Après des nuits de pluie, à peine
aurez-vous fait une centaine de pas sur la route
que vous y découvrirez déjà
les traces sanglantes du trafic automobile. Cette
tache rouge est tout ce qui reste d'une petite
grenouille. Voici une coquille d'escargot
écrasé, ou un lombric broyé
qui s'efforce de se détacher de sa
moitié amputée.
Ces vies ainsi anéanties sur la
route vous font une étrange impression. On
peut se dire longtemps : Que m'importe une
grenouille morte ? Le regard s'en
détourne promptement et on s'en
écarte avec soin. Mais de telles rencontres
n'en font pas moins vibrer en vous, tout au fond de
votre être, une corde qu'un doigt invisible a
touchée.
D'où vient donc qu'un être
perdant son sang sur la route, ne serait-ce qu'un
pauvre ver, parvienne à nous
impressionner ? Est-ce sensiblerie, faiblesse
de nerfs ? C'est possible, mais il y a autre
chose encore. Au moment où nous avons
aperçu ce sang, une étincelle
mystérieuse a jailli qui nous a
touchés au plus profond de nous-mêmes.
Et il est né, entre la créature
souffrant là, sur la route, et le passant
qui s'apitoie, un mystérieux sentiment de
relation et presque de parenté. Ce n'est pas
autre chose que le rappel que tous, y compris le
plus misérable vermisseau, nous sommes issus
du même Créateur et unis dans une
commune destinée. Mon enfant pourrait
être écrasé sur la route et la
tache rouge sur l'asphalte pourrait être
celle de mon propre sang.
Cette étincelle
mystérieuse, qui provoque une émotion
dans un coeur d'homme à la vue d'un ver
ensanglanté gisant sur la route, agit
naturellement bien plus souvent et d'une
manière bien plus sensible en
présence d'une créature humaine. Un
visage tourmenté, ou le cri de douleur
s'échappant avec peine d'une poitrine
d'homme, peut agir sur nous de telle sorte
qu'instantanément la plus intime communion
d'expériences et de souffrances naisse entre
personnes tout à fait
étrangères. Celui qui a
été couché un jour dans une
salle d'hôpital se souvient du lien unique et
intime qui peut s'établir entre voisins de
lits, simplement parce qu'ils sont deux êtres
humains qui doivent souffrir ensemble et tenir
ferme.
Un exemple frappant de cette
communauté d'expériences se trouve
dans Hermann et Dorothée, de Goethe. Une
bonne vieille hôtesse apprend que parmi des
pauvres gens, chassés de leurs foyers et qui
passent sur la route, se trouve une femme qui vient
de mettre au monde un enfant et qui manque de tout.
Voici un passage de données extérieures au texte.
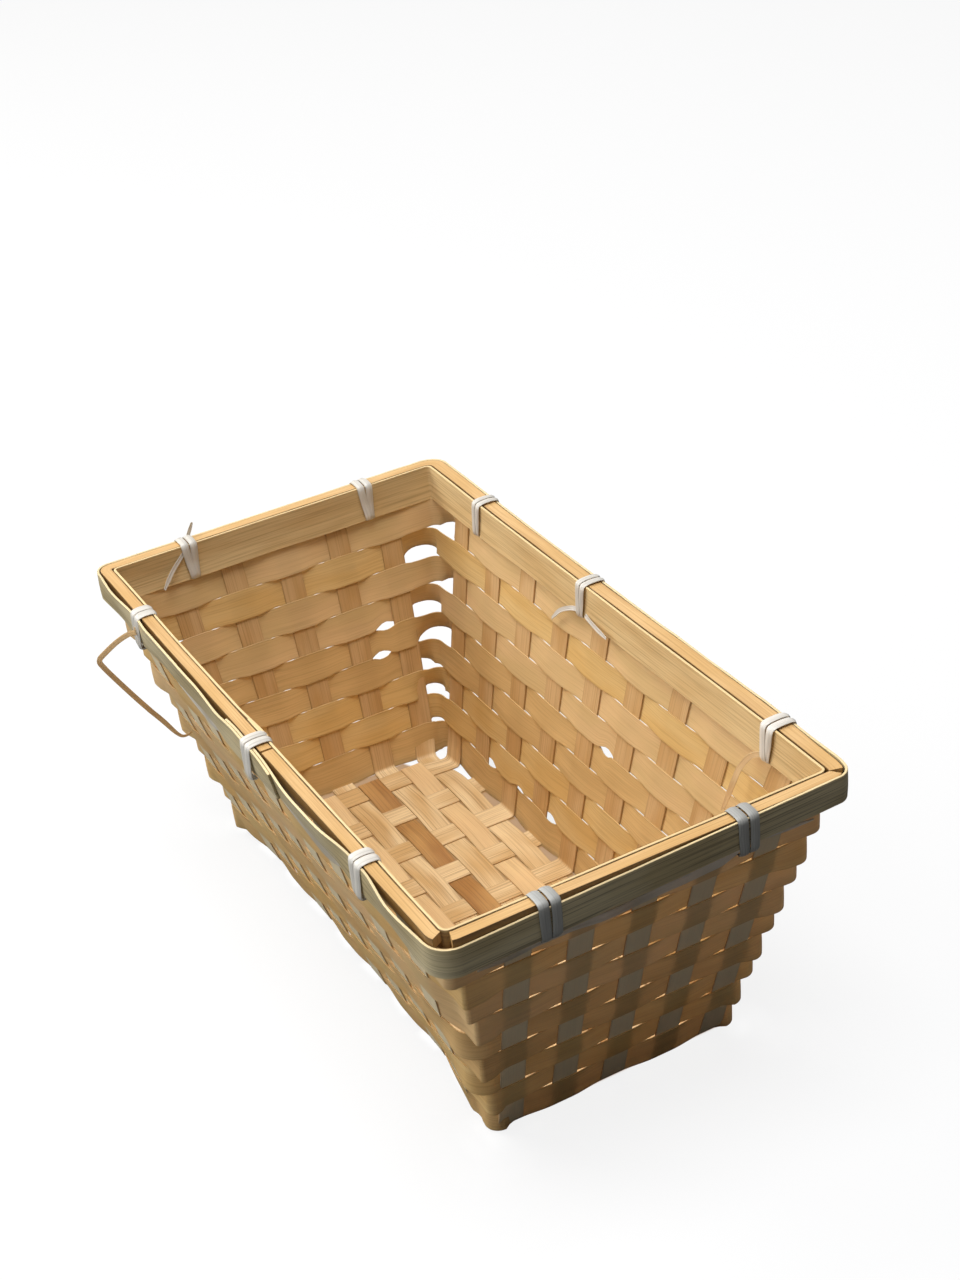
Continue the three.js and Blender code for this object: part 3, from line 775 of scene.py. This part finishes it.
def floor_run(weave, start, end, sideways, first_side):
    """A strip's points across the floor. It starts over (1) or under (-1) the cross stakes, or is
    one of them (0)."""
    spots = [(start, weave.layer * max(first_side, 0))]
    for crossing in range(COUNTS["cross"]):
        side = first_side if crossing % 2 == 0 else -first_side
        spots.append((weave.stake_place("cross", crossing, 0), weave.layer * side))
    spots.append((end, spots[0][1]))
    if first_side == 0:
        spots = [(start, 0), (end, 0)]
    run = []
    for share in shares(round((end - start) / FLOOR_STEP))[1:-1]:
        lengthwise = lerp(start, end, share)
        run.append((lengthwise, sideways, weave.floor_level + wave(lengthwise, spots, HOLD)))
    return run


# The slat of darker heartwood, counted from 0 at the left
BROWN_SLAT = 2

# The slats end this far in from the weavers' middle line
SLAT_INSET = 2.2 * MM


class BASKET_OT_floor_slats(bpy.types.Operator):
    """Slips the floor slats between the long stakes"""

    bl_idname = "basket.floor_slats"
    bl_label = "Floor Slats"

    def execute(self, context):
        weave = Weave(context.scene.basket_sizes)
        # Smoother and more golden than the stakes, with soft dark streaks
        material = split_bamboo(
            "Split bamboo, floor slats", context.scene.basket_colours.slat, "#edcd98", "#9f7238", 0.5, 0.3,
            roughness=0.55, through=0.3,
        )
        # One slat is darker heartwood, with brown streaks
        brown = split_bamboo(
            "Split bamboo, brown slat", linear("#c89a5c"), "#b07e44", "#6e4620", 0.5, 0.4, roughness=0.55
        )
        end = weave.reach("front", 0) - SLAT_INSET
        offsets = [weave.widths["long"] * (share - 0.5) for share in shares(ACROSS)]
        places = [weave.stake_place("long", index, 0) for index in range(COUNTS["long"])]
        for index, (left, right) in enumerate(zip(places, places[1:])):
            run = floor_run(weave, -end, end, (left + right) / 2, 1)
            columns = [[Vector((x + offset, y, z)) for offset in offsets] for y, x, z in run]
            finish = brown if index == BROWN_SLAT else material
            node = f"floor_slat_{index + 1}"
            lay_strip(node, [columns], weave.thickness, finish, index + 40)
        return {"FINISHED"}


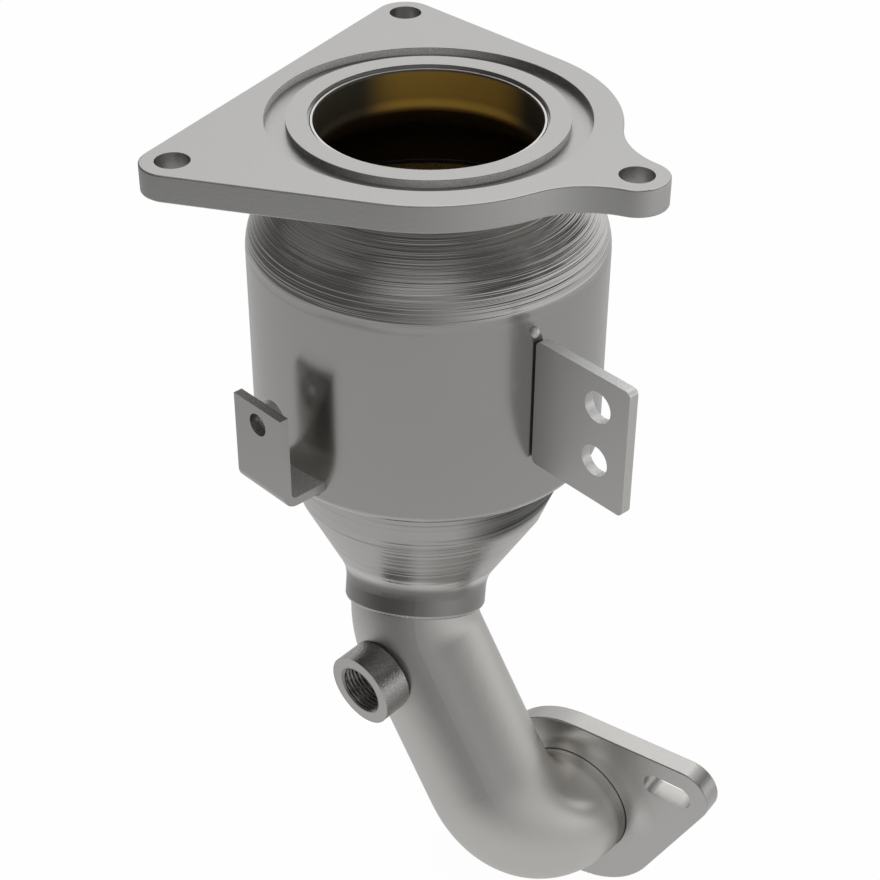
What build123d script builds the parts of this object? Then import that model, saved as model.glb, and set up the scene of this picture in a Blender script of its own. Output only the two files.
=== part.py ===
from build123d import *
import math
import os

# Catalytic converter for the outlet of an exhaust manifold. Millimetres and degrees.
# The origin is the centre of the inlet bore, on the mating face of the inlet flange.
# +Z points out of the inlet along the can, +X to the right and +Y away from the front.

# Inlet flange
flange_thickness = 9.0
flange_disc_radius = 60.6
flange_lip = 0.9
gasket_ring_width = 6.7
gasket_groove_width = 6.8
gasket_groove_depth = 2.8
ear_radius = 10.2
stud_hole_radius = 5.5
left_stud = (-76.1, -32.0)
back_stud = (-8.1, 81.1)
right_stud = (61.1, -40.7)
right_ear_blend_radius = 28.6
plate_edge_round = 0.5

# Catalyst brick, with its mat and the two wire mesh seals
brick_radius = 52.85
brick_length = 69.8
brick_rise = 1.2
brick_end_gap = 1.2
mat_thickness = 4.85
mesh_seal_height = 4.0

# Body shell, one tube spun down at both ends
can_wall = 1.5
can_bottom_round = 3.0
inlet_neck_radius = 38.7
inlet_neck_recess = 1.0
inlet_neck_straight = 3.3
shoulder_turn = 50.0
shoulder_foot_radius = 10.0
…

Aussitôt l'hôtesse reconnaît une
soeur en cette pauvre femme, dont elle entend le
nom pour la première fois, et elle
prépare pour elle tout ce qui lui est
nécessaire. Elle le fait avec un tel soin
qu'on ne peut se libérer de l'impression que la
vieille
hôtesse revit réellement les heures
pénibles qu'elle a dû traverser
elle-même un jour comme femme et jeune
mère.
L'histoire de la Passion du Sauveur
provoque aussi une réaction pareille. Le
Christ est là, debout, l'homme de douleur,
tourné en dérision sous son manteau
de pourpre et portant le sceptre de roseau. La
couronne d'épines ensanglante son front. Et
tandis qu'une foule sauvage et fanatique
réclame son sang, un sentiment naturel
d'humanité s'éveille dans un coeur.
Un des assistants reconnaît en Jésus
l'homme, le prochain, le frère dans la
souffrance. Celui qui, seul au milieu de ce peuple
déchaîné, commence à
éprouver des sentiments humains est un
païen, le procurateur Ponce Pilate.
Qu'importe à Pilate ce qui se
passe ici. Il est fonctionnaire d'une
autorité étrangère ; dans
son for intérieur, ces juifs et leurs
pratiques religieuses ne l'intéressent pas.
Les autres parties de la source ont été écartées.